Tamara Rojo spent 27 years in London before moving to San Francisco just over a year ago. Apart from friends and the theatres, she doesn’t miss it at all. She has sunshine, the sea and a 10-minute walk to work (as opposed to a 90-minute commute). “I really love the city, it feels like home,” she says.
London misses her, though. The Spanish ballerina was an astonishing dancer with the Royal Ballet, then an impressive artistic director of English National Ballet and an important voice in lobbying for the arts. But in December 2022 she took up the role of artistic director at America’s oldest ballet company, San Francisco Ballet, after Helgi Tómasson’s 37 years at the helm.
Such is the long-lead planning of a ballet company that only now is she about to present her first season, with some notable British influences. We’ll come to that later, but how is she finding the difference between working in the UK and the US? “The obvious difference is the lack of public funding here,” she says, speaking over video call. San Francisco Ballet has to raise its funds from donors. “That takes a lot of your focus and time, to get buy-in from individuals.” But there’s a positive side, too. “I find it very inspiring to meet people who have been supporting the company for 40 or 50 years. It’s good for an artistic director to be in tune with the audience a bit more.”
In the UK, Rojo had found herself increasingly frustrated by what she calls “the loss of the original intention of the Arts Council, an arms-length concept where you support great art. And what that art is, is decided by artists.” In recent years she felt that funding had become more prescriptive, tied to outreach and education. “Which is great, and also our responsibility, but we’re good at that only as long as we’re great at art.”
The flipside is that in the US there’s less support for emerging artists, and for developing riskier projects, something Rojo is trying to increase at San Francisco Ballet. She’d like to involve the audience, though, sharing extracts or work-in-progress and getting feedback, like a TV pilot or test screening in film. “We’re competing with Netflix,” she says. “That’s the level of excellence and slick production values our audiences expect. We’re competing with Broadway, with Disney.”
Rojo has always been very involved in all aspects of running a company, not just artistic decisions. “Probably meddling,” she laughs. But she’s running a business, “and now I’m aware that if I fail in the business I can’t pay people’s wages”. As at ENB, Rojo will be balancing classical ballet heritage with forward-looking creations, and looking for stories that are relevant to San Francisco today, such as this season’s big premiere Mere Mortals, which is Pandora’s box reimagined as a story about artificial intelligence, asking what our curiosity could be unleashing.
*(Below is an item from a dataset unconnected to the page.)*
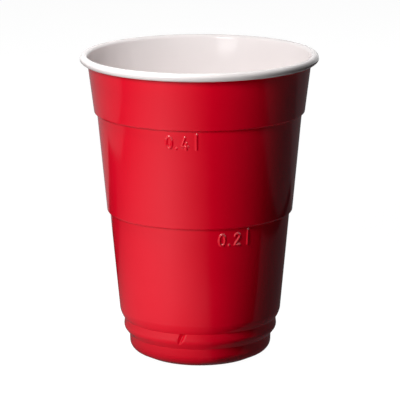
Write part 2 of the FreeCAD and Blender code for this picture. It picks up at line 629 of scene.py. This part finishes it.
strength = add(tree, "ShaderNodeMath", {"operation": "MULTIPLY"}, _0=lit.outputs[0],
               _1=shadow.outputs[0])
glow = add(tree, "ShaderNodeEmission", Strength=strength.outputs[0])
add(tree, "ShaderNodeOutputMaterial", Surface=glow.outputs[0])

sheet = bmesh.new()
bmesh.ops.create_circle(sheet, cap_ends=True, segments=64, radius=CARD_RADIUS)
lay("painted_light_card", sheet, painted_light_card, CARD_LIFT)

# %% The grey cards
# Each grey card glows at its own grey instead of being lit by a lamp: a painted reflection and
# painted light. The black one gives no light.
cards = [
    ("black_card", "#000000", [(0.006, -0.029), (0.14, -0.7), (0.7, -0.7), (0.7, -0.029)]),
    ("right_card", "#4A4244", [(0, -0.029), (0.17, -0.029), (0.17, 0.2), (0, 0.2)]),
    ("corner_card", "#2A2426", [(-0.283, 0.1), (0, 0.1), (0, 0.2), (-0.283, 0.2)]),
    ("back_card", "#989092", [(-0.7, -0.03), (-0.34, -0.03), (-0.283, 0.05), (-0.283, 0.2),
                              (0, 0.2), (0, 0.7), (-0.7, 0.7)]),
    ("far_card", "#181416", [(0.17, -0.029), (0.7, -0.029), (0.7, 0.2), (0.17, 0.2)]),
    ("edge_card", "#484244", [(0.19, 0.06), (0.29, -0.09), (0.36, -0.25), (0.7, -0.25),
                              (0.7, 0.2), (0.19, 0.2)]),
    ("back_right_card", "#5C5658", [(0, 0.2), (0.7, 0.2), (0.7, 0.7), (0, 0.7)]),
]
for lift, (name, grey, outline) in enumerate(cards, 1):
    material, tree = blank(name)
    glow = add(tree, "ShaderNodeEmission", Color=linear(grey))
    add(tree, "ShaderNodeOutputMaterial", Surface=glow.outputs[0])
    sheet = bmesh.new()
    sheet.faces.new([sheet.verts.new((x, y, 0)) for x, y in outline])
    lay(name, sheet, material, CARD_LIFT + lift * CARD_STEP)
print("cards:", 1 + len(cards))

# %% [markdown]
# The key lamp stands close by at the front left, above the height of the rim. Near as it is, its
# light falls off fast round the cup, which gives the wall its long shift from bright to deep red,
# and from above it puts a thin shadow under each step. A narrow beam opens up the inside, and a
# broad lamp behind keeps the back readable.

# %% Lamps
middle = (cad_low + cad_high) / 2


def toward(turn, elevation):
    """The direction from the cup to an azimuth and an elevation, in degrees."""
    a, e = math.radians(turn), math.radians(elevation)
    return Vector((math.sin(a) * math.cos(e), -math.cos(a) * math.cos(e), math.sin(e)))


def lamp(name, direction, distance, width, height, watts, spread=180):
    """An area lamp, sized in metres and aimed at the middle of the cup."""
    light = bpy.data.lights.new(name, "AREA")
    light.shape = "RECTANGLE"
    light.size = width
    light.size_y = height
    light.energy = watts
    light.spread = math.radians(spread)
    thing = bpy.data.objects.new(name, light)
    thing.location = middle + direction * distance
    thing.rotation_mode = "QUATERNION"
    thing.rotation_quaternion = direction.to_track_quat("Z", "Y")
    thing.visible_camera = False
    bpy.context.scene.collection.objects.link(thing)
    return thing


lamp("key", toward(-30, 34), distance=0.3, width=0.08, height=0.10, watts=0.50)
top = lamp("top", toward(-60, 70), distance=0.33, width=0.08, height=0.08, watts=0.066, spread=60)
back = lamp("back", toward(175, 35), distance=0.8, width=0.4, height=0.4, watts=1.3)
for soft in (top, back):
    soft.visible_glossy = False

# %% [markdown]
# A last card hangs low at the front left and lights nothing. It is there to be mirrored in the
# white of the inside, where it draws a short highlight under the rim.

# %% The strip of light that the inside mirrors
STRIP_WIDTH = 0.11
STRIP_HEIGHT = 0.02
STRIP_DISTANCE = 0.3
STRIP_GLOW = 5.0

strip, tree = blank("strip_light")
glow = add(tree, "ShaderNodeEmission", Strength=STRIP_GLOW)
add(tree, "ShaderNodeOutputMaterial", Surface=glow.outputs[0])
sheet = bmesh.new()
bmesh.ops.create_grid(sheet, x_segments=1, y_segments=1, size=0.5)
bmesh.ops.scale(sheet, vec=(STRIP_WIDTH, STRIP_HEIGHT, 1), verts=sheet.verts)
way = toward(-32, 15.5)
bmesh.ops.rotate(sheet, matrix=way.to_track_quat("Z", "Y").to_matrix(), verts=sheet.verts)
bmesh.ops.translate(sheet, vec=middle + way * STRIP_DISTANCE, verts=sheet.verts)
lay("strip_light", sheet, strip, 0).visible_diffuse = False

# %% [markdown]
# The camera stands a little over a metre away and looks slightly down, which is where the
# photograph's ellipses put it. Its lens is long, so the cup's sides hardly converge.

# %% Camera
lens = bpy.data.cameras.new("camera")
lens.lens = 259.26
lens.sensor_width = 36
lens.shift_x = 0.0005
lens.shift_y = 0.0025
camera = bpy.data.objects.new("camera", lens)
camera.location = (0, -1.15, 0.32583)
camera.rotation_euler = (math.radians(90 - 12.845), 0, 0)
camera.rotation_euler.rotate_axis("Z", math.radians(-0.18))
bpy.context.scene.collection.objects.link(camera)
bpy.context.scene.camera = camera
bpy.context.scene.view_settings.view_transform = "Standard"

# %% Sizes at the end
low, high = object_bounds()
print("visual box, mm:", [round(v * 1000, 2) for v in (*low, *high)])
“We’re doors away from Hayes Valley, the AI centre where it’s all happening,” says Rojo. The piece came about through meeting producer and composer Sam Shepherd, AKA Floating Points. His dancer girlfriend was performing with Rojo’s husband, Isaac Hernández (who has also joined San Francisco Ballet as a principal dancer). Rojo brought in Canadian choreographer Aszure Barton, whom she calls “completely underrated and an extraordinary choreographer”, and designers Hamill Industries, who work on Floating Points live shows. While the audience are in the theatre, the front of house will be transformed into a club – there will be a DJ and dancing till one in the morning. Will Rojo be on the dancefloor till 1am? She looks at me with a raised eyebrow. As if. “I don’t do things for me,” she says. She’s got a company to run. And a young son. There’s plenty on her plate. Rojo has even given up doing daily ballet class, and she doesn’t miss that either. It’s a sign that, turning 50 this year, she’s not planning to perform any more.
Elsewhere in the season there’s a commission from exciting young Cuban-born British choreographer Arielle Smith, who is making a new Carmen, retold from a female perspective. And Rojo is introducing some classics of the British ballet repertoire, two pieces she’s well known for performing: Kenneth MacMillan’s Song of the Earth and Frederick Ashton’s Marguerite and Armand. Rojo learned the dances from the original performers. “I feel that I can genuinely pass on the legacy,” she says, especially the realism of the British approach to acting, which Rojo mastered. “The subtlety of dramatic performance I think is unparalleled anywhere else in the world,” she says.
The subtlety of British diplomacy is something else Rojo mastered in London: “Saying, ‘very interesting, yeah, I’ll think about it’, when what you mean is ‘no’,” she laughs. By contrast she finds Americans earnest and forthright. What other qualities has she found in her dancers? “They have huge amounts of courage,” she says. “They are really open in the studio, not guarded at all. They are hungry for new experiences. And you feel that at every show they give it everything they have, and that’s very exciting.”
• Mere Mortals is at San Francisco Ballet until 1 February; British Icons is on 9-15 February; Carmen is on 4-14 April.